Gallant American Women on the Airwaves: Telling Women’s Histories in the 1930s

Thursday, January 3, 2013: 3:30 PM
La Galerie 6 (New Orleans Marriott)
Emily M. Westkaemper, James Madison University
Decades before American universities treated women’s history as a serious academic subject, biographies of female historical figures pervaded popular culture.  Historical drama became a prominent radio genre, exemplified by Cavalcade of America (1935-1953).  A collaboration of advertising agency BBDO, the DuPont Company, and scholars, this influential anthology of biographical plays featured pioneering women’s rights activists amidst the more frequently celebrated male politicians and entrepreneurs.  Other radio series focused entirely on women, asserting that they had long made active, progressive contributions to public life, even through their everyday activities as mothers, consumers, and businesswomen.  Historians Bonnie Smith and Julie Des Jardins have identified amateur historical writing and historical preservation as alternative approaches forged by early twentieth-century women excluded from the academic profession.  This study considers how activists and women workers used popular media to broadcast feminist histories.

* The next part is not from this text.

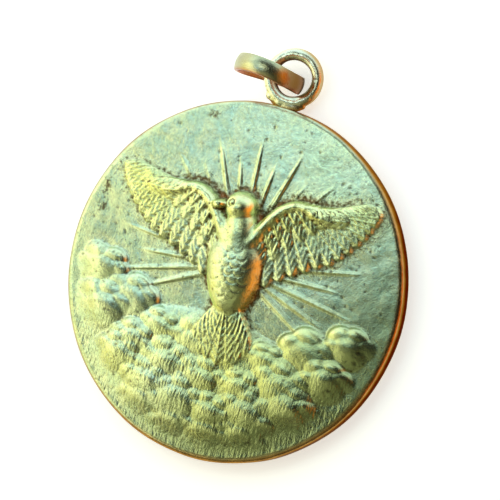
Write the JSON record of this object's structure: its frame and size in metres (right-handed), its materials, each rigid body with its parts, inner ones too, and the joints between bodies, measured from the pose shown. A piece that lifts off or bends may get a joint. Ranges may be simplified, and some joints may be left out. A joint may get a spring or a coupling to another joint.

Throwing contemporary listeners into historical re-enactments, radio encouraged identification with women of the past while simultaneously rejecting the idea that women’s capabilities were biologically-defined and thus continuous across time.   Between 1936 and 1939, the Philadelphia Club of Advertising Women produced local radio plays dramatizing diverse subjects, from the legendary Molly Pitcher to Godey’s Lady’s Book editor Sarah Hale, as precedents for contemporary businesswomen’s participation in public activities.  Meanwhile, historian Mary Ritter Beard, journalist Eva vom Baur Hansl, and scriptwriter Jane Ashman collaborated with the Office of Education, Federal Security Agency, Works Progress Administration, and NBC’s Women’s Activities Division on Women in the Making of America and Gallant American Women.  Broadcast in 1939 and 1940, these programs publicized Beard’s World Center for Women’s Archives in New York and dramatized women’s diverse contributions as “co-makers” of history in politics, law, education, science, the press, and business.  Melding feminist activism with corporate and network goals, radio’s revisionist histories urged wide audiences to reconceptualize the past.